Kontrak kerja ferienjob harus memuat seluruh poin penting, seperti rata-rata jam kerja, masa kerja, gaji, dan jenis pekerjaan.
Tak hanya itu, peserta harus mempunyai asuransi kesehatan internasional sebelum tiba di Jerman, karena peserta ferienjob tidak ditanggung oleh sistem asuransi kesehatan di Jerman.
Gaji Pekerja Ferienjob
Melansir laman Perhimpunan Pelajar Indonesia (PPI) di Jerman, selain ferienjob, terdapat 3 jenis kerja part-time di Jerman, yaitu minijob dengan upah maksimal 450 Euro per bulan, werkstudent maksimal 20 jam per minggu, dan HiWi atau Studentische Hilfskraft yang jam atau hari kerjanya tidak dibatasi.
Peraturan kerja paruh waktu di Jerman secara umum, terutama bagi mahasiswa asal Indonesia tidak boleh lebih dari 120 hari (maksimal 8 jam) atau 240 setengah hari (maksimal 4 jam per hari, apabila lebih dari 4 jam, maka akan dihitung sebagai 1 hari penuh) per tahun kalender.
Sebagai contoh, 1 Januari sampai dengan 31 Desember 2021 terhitung sebagai 1 tahun kalender.
Di Jerman, ada ketentuan mengenai upah minimum per jam yang ditetapkan oleh pemerintah, yaitu 9,50 Euro per jam (sebelum dipotong pajak) mulai 1 Januari 2021.
Aturan ini berlaku secara universal bagi semua individu, baik warga negara Jerman maupun warga negara asing (WNA).
Upah minimum tersebut berlaku untuk semua jenis pekerjaan, meskipun rata-rata upah yang diterima di Jerman berkisar antara 10 hingga 12,5 Euro per jam.
Gaji yang diperoleh dari minijob (dengan batas maksimal 450 Euro per bulan) tidak akan dikenai pajak.
Namun, jika seseorang bekerja dan menerima penghasilan sebesar 450 Euro per bulan atau bekerja selama 20 jam per minggu, maka gaji tersebut akan dikenai pajak sekitar 14 persen Lohnsteuer.
Selain itu, sejumlah dana juga akan dipotong dari gaji setiap bulan, tetapi pekerja dapat mengajukannya kembali pada akhir tahun melalui pengembalian pajak penghasilan (Steuererklärung).
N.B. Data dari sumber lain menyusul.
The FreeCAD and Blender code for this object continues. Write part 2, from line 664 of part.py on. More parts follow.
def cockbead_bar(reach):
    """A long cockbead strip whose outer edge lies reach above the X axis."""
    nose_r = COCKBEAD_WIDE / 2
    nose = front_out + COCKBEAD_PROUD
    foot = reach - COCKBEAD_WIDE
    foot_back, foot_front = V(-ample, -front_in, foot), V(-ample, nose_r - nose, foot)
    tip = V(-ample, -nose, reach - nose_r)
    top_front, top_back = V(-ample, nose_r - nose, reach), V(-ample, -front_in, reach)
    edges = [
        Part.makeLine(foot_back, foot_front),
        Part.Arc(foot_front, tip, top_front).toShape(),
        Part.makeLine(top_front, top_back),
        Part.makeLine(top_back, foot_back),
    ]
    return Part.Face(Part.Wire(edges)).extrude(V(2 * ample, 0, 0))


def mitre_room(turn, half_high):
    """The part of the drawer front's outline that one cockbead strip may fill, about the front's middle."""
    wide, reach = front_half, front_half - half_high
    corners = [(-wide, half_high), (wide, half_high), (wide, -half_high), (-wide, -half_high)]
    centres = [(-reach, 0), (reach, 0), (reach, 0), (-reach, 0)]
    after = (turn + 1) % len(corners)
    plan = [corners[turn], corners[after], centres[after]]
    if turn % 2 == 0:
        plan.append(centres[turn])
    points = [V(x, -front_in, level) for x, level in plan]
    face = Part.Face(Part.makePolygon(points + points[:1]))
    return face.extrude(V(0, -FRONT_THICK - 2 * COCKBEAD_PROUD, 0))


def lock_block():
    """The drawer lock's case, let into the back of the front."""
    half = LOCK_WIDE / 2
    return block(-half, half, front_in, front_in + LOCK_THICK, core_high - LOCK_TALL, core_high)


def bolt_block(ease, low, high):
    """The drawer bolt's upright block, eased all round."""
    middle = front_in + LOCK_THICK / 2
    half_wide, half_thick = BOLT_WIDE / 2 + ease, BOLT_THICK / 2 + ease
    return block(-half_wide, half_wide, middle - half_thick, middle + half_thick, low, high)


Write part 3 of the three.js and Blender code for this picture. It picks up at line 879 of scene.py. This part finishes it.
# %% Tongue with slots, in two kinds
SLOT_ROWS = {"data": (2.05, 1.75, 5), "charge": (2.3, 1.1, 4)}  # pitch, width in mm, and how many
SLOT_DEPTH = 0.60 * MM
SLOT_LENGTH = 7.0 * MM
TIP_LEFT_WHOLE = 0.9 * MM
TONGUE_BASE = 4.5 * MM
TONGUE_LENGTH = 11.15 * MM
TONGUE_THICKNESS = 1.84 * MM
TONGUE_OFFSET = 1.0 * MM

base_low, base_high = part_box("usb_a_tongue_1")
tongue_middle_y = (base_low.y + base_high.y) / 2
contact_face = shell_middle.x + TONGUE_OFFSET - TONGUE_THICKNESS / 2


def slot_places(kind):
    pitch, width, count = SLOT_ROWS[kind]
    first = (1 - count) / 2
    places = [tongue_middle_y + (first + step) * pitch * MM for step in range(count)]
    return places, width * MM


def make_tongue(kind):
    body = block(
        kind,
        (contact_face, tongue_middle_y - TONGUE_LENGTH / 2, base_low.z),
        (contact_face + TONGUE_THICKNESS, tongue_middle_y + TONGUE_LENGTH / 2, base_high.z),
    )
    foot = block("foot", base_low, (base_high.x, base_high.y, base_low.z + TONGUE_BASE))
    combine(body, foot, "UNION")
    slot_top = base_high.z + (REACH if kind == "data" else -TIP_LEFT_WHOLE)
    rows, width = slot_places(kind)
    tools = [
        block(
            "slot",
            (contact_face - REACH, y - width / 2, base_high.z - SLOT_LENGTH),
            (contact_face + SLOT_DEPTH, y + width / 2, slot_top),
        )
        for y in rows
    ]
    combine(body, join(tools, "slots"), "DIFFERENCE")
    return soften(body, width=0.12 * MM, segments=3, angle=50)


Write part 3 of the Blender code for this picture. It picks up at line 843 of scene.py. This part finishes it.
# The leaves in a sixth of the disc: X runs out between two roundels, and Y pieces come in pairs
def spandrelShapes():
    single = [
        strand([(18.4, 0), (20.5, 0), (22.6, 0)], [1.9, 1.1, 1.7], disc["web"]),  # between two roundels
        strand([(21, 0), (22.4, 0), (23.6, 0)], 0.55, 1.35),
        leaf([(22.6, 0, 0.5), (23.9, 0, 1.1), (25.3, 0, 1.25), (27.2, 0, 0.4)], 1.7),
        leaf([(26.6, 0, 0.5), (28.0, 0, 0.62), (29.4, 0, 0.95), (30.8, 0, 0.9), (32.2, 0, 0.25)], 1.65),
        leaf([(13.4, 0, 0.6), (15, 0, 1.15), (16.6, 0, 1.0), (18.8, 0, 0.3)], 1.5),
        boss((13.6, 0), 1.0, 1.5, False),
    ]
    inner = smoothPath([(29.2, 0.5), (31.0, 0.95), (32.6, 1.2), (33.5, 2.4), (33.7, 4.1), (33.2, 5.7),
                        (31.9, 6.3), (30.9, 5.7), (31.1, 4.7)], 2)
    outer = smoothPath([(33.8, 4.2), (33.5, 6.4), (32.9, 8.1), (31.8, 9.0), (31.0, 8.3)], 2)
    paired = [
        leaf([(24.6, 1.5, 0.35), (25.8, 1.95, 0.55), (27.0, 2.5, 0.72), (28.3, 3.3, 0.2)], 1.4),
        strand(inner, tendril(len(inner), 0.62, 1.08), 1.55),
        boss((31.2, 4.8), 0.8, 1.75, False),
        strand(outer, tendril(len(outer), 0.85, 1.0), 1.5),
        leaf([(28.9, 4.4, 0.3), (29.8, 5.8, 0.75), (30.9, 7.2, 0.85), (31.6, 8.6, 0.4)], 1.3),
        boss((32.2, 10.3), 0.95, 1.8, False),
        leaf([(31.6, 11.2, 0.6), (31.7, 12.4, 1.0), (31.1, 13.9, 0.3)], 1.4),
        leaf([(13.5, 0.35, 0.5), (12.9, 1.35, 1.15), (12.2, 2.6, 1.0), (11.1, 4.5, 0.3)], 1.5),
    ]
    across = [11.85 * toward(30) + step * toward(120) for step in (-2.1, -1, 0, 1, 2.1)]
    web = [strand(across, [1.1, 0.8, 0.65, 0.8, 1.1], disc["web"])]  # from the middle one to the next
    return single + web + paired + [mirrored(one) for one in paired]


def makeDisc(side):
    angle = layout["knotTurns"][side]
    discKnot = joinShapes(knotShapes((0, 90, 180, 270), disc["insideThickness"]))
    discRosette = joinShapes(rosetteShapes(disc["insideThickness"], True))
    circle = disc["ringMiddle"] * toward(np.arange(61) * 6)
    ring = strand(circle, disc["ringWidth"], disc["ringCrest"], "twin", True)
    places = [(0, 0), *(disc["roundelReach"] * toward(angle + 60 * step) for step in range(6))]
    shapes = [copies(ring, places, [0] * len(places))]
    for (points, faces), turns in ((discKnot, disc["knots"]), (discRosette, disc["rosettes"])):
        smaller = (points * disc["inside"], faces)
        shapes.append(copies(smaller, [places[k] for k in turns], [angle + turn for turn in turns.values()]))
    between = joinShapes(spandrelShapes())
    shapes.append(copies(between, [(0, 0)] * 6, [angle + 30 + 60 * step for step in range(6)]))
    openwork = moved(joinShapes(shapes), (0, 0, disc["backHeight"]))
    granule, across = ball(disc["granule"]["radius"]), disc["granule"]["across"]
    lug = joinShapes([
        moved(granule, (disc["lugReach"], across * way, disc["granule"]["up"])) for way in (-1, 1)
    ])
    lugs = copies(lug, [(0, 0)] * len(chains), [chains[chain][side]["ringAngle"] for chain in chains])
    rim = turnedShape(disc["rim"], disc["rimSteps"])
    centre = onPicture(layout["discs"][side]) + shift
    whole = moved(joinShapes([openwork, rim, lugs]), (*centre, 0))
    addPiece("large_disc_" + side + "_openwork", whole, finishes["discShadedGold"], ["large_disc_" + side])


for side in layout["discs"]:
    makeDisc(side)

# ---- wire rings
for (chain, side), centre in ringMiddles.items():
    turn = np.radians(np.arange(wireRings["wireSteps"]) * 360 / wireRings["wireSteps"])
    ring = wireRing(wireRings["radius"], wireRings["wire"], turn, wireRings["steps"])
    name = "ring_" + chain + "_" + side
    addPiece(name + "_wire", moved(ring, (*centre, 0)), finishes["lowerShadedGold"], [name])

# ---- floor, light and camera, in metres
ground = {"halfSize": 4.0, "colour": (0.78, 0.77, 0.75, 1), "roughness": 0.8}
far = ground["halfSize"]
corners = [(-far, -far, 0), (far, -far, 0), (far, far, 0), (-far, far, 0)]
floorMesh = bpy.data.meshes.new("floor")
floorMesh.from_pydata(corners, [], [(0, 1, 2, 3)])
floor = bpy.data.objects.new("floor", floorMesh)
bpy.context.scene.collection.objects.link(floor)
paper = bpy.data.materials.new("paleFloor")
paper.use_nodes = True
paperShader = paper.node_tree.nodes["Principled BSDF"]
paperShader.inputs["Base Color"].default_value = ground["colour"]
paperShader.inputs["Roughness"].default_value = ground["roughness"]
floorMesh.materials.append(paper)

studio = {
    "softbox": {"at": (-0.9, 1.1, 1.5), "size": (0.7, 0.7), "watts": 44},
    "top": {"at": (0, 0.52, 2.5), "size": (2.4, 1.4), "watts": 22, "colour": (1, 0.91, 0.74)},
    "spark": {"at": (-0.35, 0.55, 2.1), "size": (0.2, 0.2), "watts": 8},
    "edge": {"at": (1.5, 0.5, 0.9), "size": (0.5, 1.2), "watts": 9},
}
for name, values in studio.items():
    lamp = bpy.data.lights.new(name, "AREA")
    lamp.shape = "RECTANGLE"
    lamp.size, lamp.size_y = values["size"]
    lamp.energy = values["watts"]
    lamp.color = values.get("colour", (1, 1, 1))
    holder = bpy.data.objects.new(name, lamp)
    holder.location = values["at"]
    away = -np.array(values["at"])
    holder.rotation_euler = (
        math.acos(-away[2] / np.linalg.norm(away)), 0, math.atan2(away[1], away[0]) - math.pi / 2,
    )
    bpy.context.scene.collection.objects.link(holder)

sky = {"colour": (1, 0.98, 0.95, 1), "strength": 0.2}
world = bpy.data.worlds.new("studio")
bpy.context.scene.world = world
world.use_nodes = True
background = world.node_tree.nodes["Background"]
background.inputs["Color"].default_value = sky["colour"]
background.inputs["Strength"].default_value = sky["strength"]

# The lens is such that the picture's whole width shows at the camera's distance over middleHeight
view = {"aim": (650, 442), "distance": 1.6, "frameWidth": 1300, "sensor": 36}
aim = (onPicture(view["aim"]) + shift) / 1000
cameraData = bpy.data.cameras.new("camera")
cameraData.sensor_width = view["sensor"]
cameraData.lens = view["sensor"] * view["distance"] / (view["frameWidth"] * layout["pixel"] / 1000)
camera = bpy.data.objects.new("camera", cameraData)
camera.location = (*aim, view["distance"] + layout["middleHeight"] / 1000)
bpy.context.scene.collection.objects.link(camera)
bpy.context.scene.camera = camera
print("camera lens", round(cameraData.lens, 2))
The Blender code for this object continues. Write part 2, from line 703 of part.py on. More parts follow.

Bagi pelajar, mendapatkan gaji dari pekerjaan paruh waktu seperti ferienjob di Jerman dianggap sulit untuk mencukupi biaya hidup.
Dengan asumsi biaya hidup sekitar 853 Euro per bulan dan gaji 10 Euro per jam, peserta harus bekerja selama 20 jam per minggu setiap bulannya. Ini berarti pekerja harus bekerja selama 2-3 hari dalam seminggu.